OpenAI, the artificial intelligence company behind ChatGPT has created a new team that will assess, evaluate and probe AI models against the potential threats that can arise from advanced AI capabilities described as “catastrophic risks.”
OpenAI in a statement said “We believe that frontier AI models, which will exceed the capabilities currently present in the most advanced existing models, have the potential to benefit all of humanity,” “But they also pose increasingly severe risks.”
The team, called Preparedness, will be led by Aleksander Madry, the director of MIT’s Center for Deployable Machine Learning, and he will be responsible for tracking, forecasting and protecting against the threats posed by upcoming AI systems.”

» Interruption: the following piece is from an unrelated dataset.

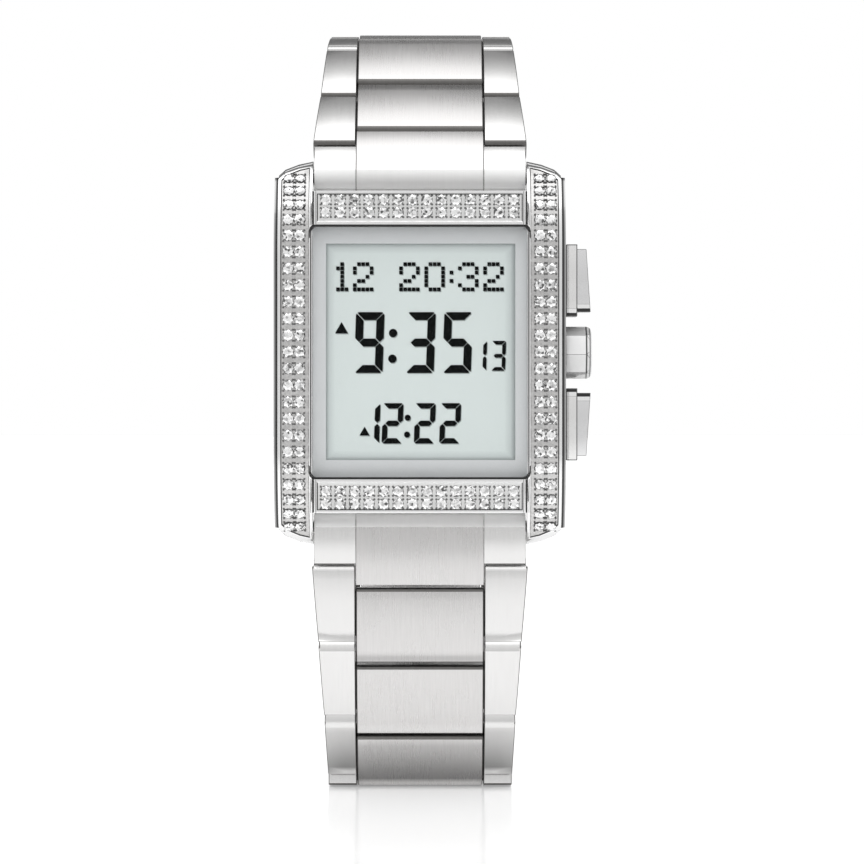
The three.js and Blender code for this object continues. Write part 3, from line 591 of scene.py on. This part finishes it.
gem, gem_shader, gem_place = new_finish("clear_stone", (0.97, 0.98, 1.0), 0.05, 0.85,
                                        Coat_Weight=1.0)
# Painted reflection: the stone's base colour is broken into dark and bright cells, as its facets
# mirroring the room.
sparkle = gem_place.node("TexVoronoi", {}, {"Vector": gem_place, "Scale": 3600}, 1).part("X")
painted_facet_reflections = sparkle.ramp((0.0, 0.05), (0.10, 0.12), (0.17, 0.50), (0.40, 0.72), (0.55, 0.98),
                      (1.0, 1.0))
painted_facet_reflections.between(0.05, 1.0).into(gem_shader, "Base Color")
# Painted reflection: the girdle's base colour is mostly dark, with light specks.
girdle, girdle_shader, girdle_place = new_finish("clear_stone_edge", 0.5, 0.1, 0.85,
                                                 Coat_Weight=1.0)
grain(girdle_place, 5200, detail=1.0).ramp((0.0, 0.03), (0.50, 0.06), (0.60, 0.45),
                                           (1.0, 0.80)).into(girdle_shader, "Base Color")
floor_steel = steel("setting_steel", (0.95, 0.95, 0.94), 0.75,
                    roughness=0.3, spread=0.1, scale=5000, depth=2e-6)
dense_steel = steel("dense_setting_steel", (0.92, 0.91, 0.90), 0.30,
                    roughness=0.3, spread=0.1, scale=4200, depth=2e-6)
# Painted shade: the beads are steel, painted dark for the shade round them at the stones' corners.
shaded_bead_steel = steel("shaded_bead_steel", 0.30, 0.08, roughness=0.3, spread=0.1, scale=5000, depth=4e-6)


def bezel_at(arc):
    """Depth, height and lean of the bezel's face this far along its curve"""
    past = max(abs(arc) - curve_flat, 0) / curve_radius
    height = min(abs(arc), curve_flat) + curve_radius * math.sin(past)
    return (curve_radius * (1 - math.cos(past)), math.copysign(height, arc),
            math.copysign(past, arc))


def brilliant():
    """Crown of a round stone: table, two rings of facets and girdle, drawn tight as a skin"""
    bpy.ops.mesh.primitive_circle_add(vertices=8, radius=stone_radius * 0.5)
    piece = bpy.context.object
    bpy.ops.object.mode_set(mode="EDIT")
    bpy.ops.transform.translate(value=(0, 0, table_level))
    for count, share, level, turned in ((8, 0.80, 0.00012, math.pi / 8), (16, 1.0, 0.00002, 0),
                                        (8, 0.9, -0.00012, 0)):
        bpy.ops.mesh.primitive_circle_add(vertices=count, radius=stone_radius * share,
                                          location=(0, 0, level), rotation=(0, 0, turned))
    bpy.ops.mesh.select_all(action="SELECT")
    bpy.ops.mesh.convex_hull()
    bpy.ops.mesh.normals_make_consistent(inside=False)
    piece.data.materials.append(gem)
    piece.data.materials.append(girdle)
    pick("FACE", lambda f: f.calc_center_median().xy.length > stone_radius * 0.80)
    paint(piece, 1)
    bpy.ops.object.mode_set(mode="OBJECT")
    return piece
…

These risks include the AI’s capacity to deceive and manipulate people, as seen in phishing attacks, as well as their ability to generate harmful computer code, it said.
However, as part of the team, OpenAI is hiring a national security threat researcher and a research engineer. Each could earn an annual salary between $200,000 and $370,000, according to the job listings.
For months, tech leaders at top AI companies have raised alarms around AI safety.
Elon Musk, who helped cofound OpenAI before leaving the company, said in February that AI is “one of the biggest risks to the future of civilization.”
Also, Geoffrey Hinton, known as the ‘Godfather’ of artificial intelligence (AI) in May, resigned from Google and warned about the technology’s danger to humanity.
He said that some of the dangers of AI chatbots were “quite scary”.
“Right now, they’re not more intelligent than us, as far as I can tell. But I think they soon may be,” Hinton said.
Similarly, In March, OpenAI CEO Sam Altman said on an episode of Lex Fridman’s podcast that he empathises with people who are afraid of AI, noting that advancements in the technology come with risks related to “disinformation problems,” economic shocks” like job replacement, and threats “far beyond anything we’re prepared for,” Business Insider reported.
Earlier this month, Anthropic, an OpenAI rival behind the AI chatbot Claude, revamped its constitution with input from users to level up its guardrails and prevent toxic and racist responses.